What changed
RBI issued a Master Circular consolidating all existing priority sector lending instructions for Regional Rural Banks (RRBs) up to June 30, 2012. No new targets were introduced; the circular merely compiles previous directives into one document for easier reference.
What it means for you
RRBs must continue to meet the priority sector lending target of 60% of outstanding advances, with at least 25% of priority sector advances (i.e., 15% of total advances) directed to weaker sections. This consolidation reduces confusion and helps RRBs ensure compliance with all applicable guidelines in one place.
What you must do
- Review the Master Circular to ensure your RRB's lending portfolio meets the 60% priority sector target and 25% weaker sections sub-target.
- Update internal policies and training materials to reflect the consolidated instructions from this circular.

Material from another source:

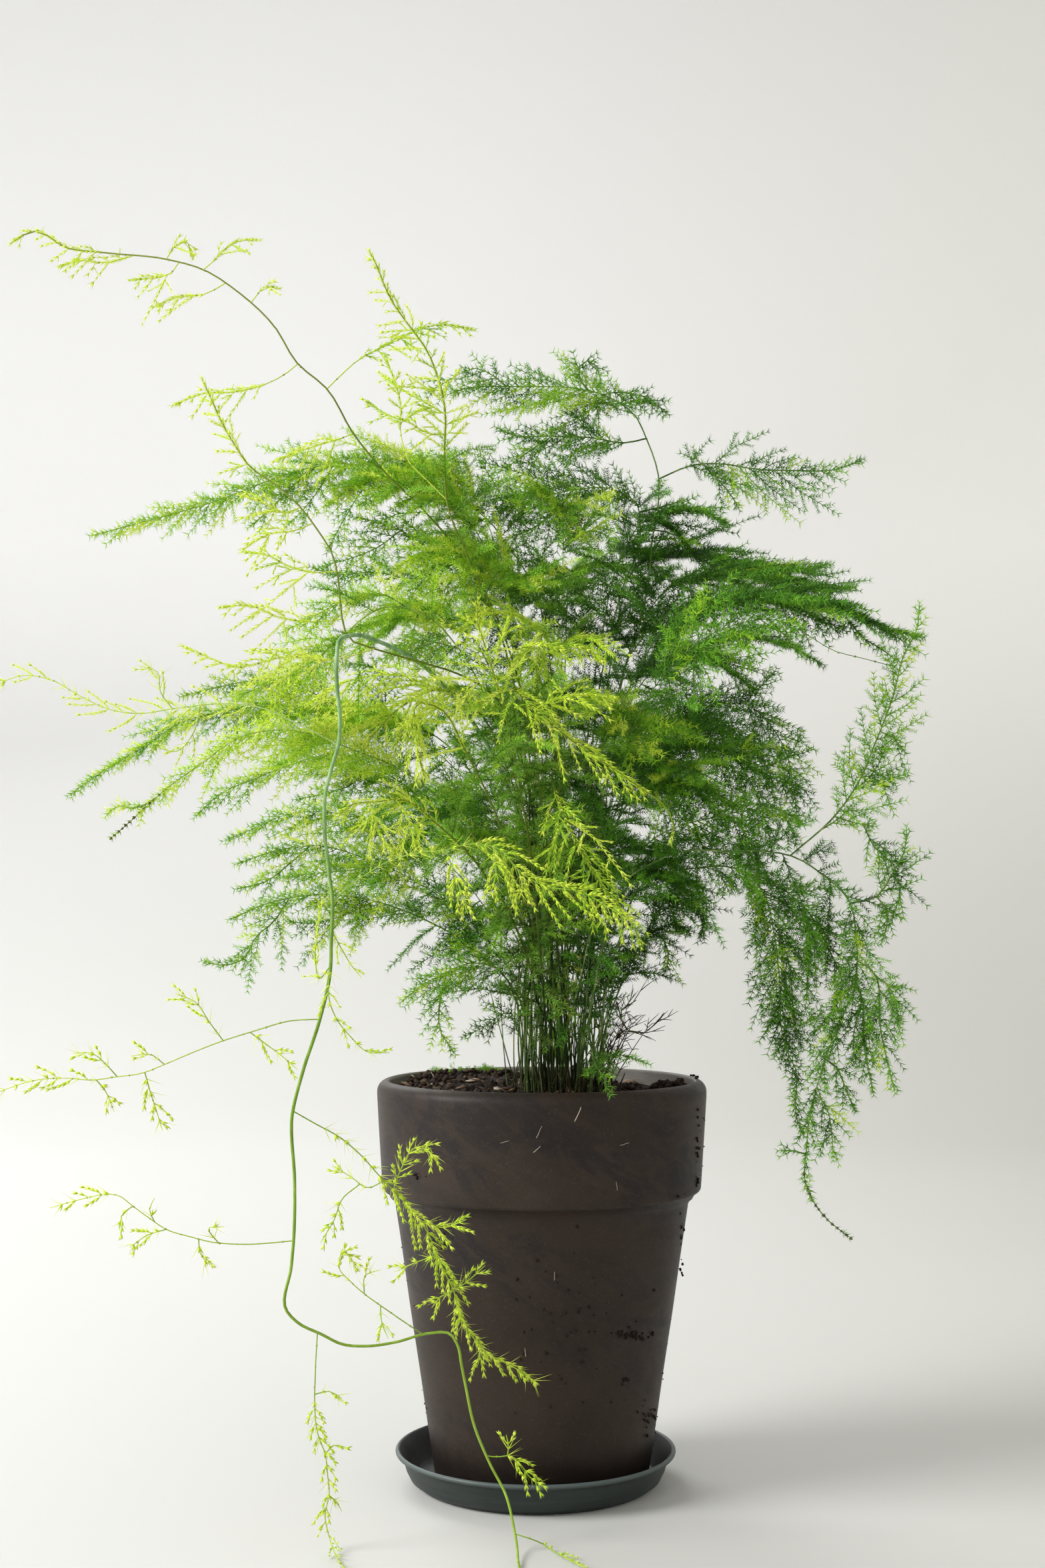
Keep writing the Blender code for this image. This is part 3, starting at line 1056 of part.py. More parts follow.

- Acknowledge receipt of the circular to your respective RBI Regional Office as directed.
- Monitor lending data to ensure compliance with all priority sector categories and sub-targets outlined in the circular.
Who it affects
All Regional Rural Banks (RRBs), RRB management and credit officers, RBI regional offices overseeing RRBs
What is the priority sector lending target for RRBs under this Master Circular?
RRBs must lend 60% of their outstanding advances to the priority sector, with at least 25% of those priority sector advances (i.e., 15% of total advances) going to weaker sections.
Does this Master Circular introduce any new lending targets?
No, it consolidates all existing instructions issued up to June 30, 2012, without introducing new targets. The 60% target and weaker sections sub-target were effective from 2003-04.
Why did RBI issue this Master Circular?
To provide a single source of all current priority sector lending instructions for RRBs, making it easier for them to access and comply with the guidelines.